> GOAL
Which lines in the material below contain the word "OpenSCAD"? Copy each of them.

> DATA EXTRACT
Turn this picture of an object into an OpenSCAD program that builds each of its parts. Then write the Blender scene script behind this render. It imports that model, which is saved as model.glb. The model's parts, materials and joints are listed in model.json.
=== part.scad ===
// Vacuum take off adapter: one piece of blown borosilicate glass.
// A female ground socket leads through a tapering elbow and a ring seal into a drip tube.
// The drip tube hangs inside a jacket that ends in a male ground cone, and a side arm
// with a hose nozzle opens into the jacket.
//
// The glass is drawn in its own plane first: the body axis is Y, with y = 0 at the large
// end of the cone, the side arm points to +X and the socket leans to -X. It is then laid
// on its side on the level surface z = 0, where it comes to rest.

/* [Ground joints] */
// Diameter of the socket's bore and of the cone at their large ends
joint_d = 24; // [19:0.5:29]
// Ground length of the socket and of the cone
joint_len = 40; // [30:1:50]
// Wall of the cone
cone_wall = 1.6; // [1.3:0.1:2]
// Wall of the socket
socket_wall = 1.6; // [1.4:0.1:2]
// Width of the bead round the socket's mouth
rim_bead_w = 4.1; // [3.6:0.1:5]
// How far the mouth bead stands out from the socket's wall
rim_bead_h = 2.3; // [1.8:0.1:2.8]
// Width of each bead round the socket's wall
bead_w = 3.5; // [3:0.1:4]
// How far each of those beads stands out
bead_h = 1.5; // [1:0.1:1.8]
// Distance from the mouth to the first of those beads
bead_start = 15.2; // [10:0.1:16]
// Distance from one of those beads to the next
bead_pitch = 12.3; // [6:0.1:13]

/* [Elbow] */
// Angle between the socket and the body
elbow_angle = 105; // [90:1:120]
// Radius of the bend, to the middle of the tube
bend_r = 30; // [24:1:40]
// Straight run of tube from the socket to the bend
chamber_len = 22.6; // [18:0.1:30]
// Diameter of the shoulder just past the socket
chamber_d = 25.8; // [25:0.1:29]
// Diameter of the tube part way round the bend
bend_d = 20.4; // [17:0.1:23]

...

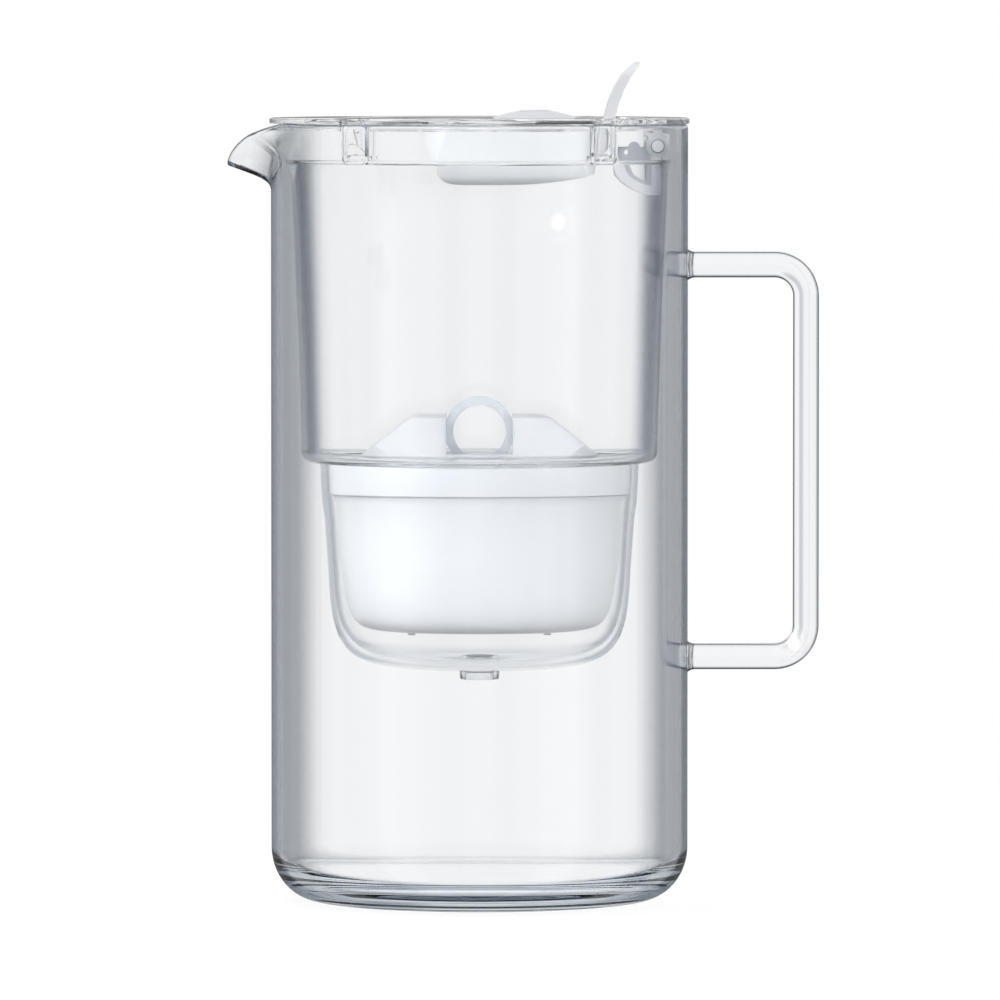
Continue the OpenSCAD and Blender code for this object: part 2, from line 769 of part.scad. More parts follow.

> RESPONSE
Turn this picture of an object into an OpenSCAD program that builds each of its parts. Then write the Blender scene script behind this render. It imports that model, which is saved as model.glb. The model's parts, materials and joints are listed in model.json.
Continue the OpenSCAD and Blender code for this object: part 2, from line 769 of part.scad. More parts follow.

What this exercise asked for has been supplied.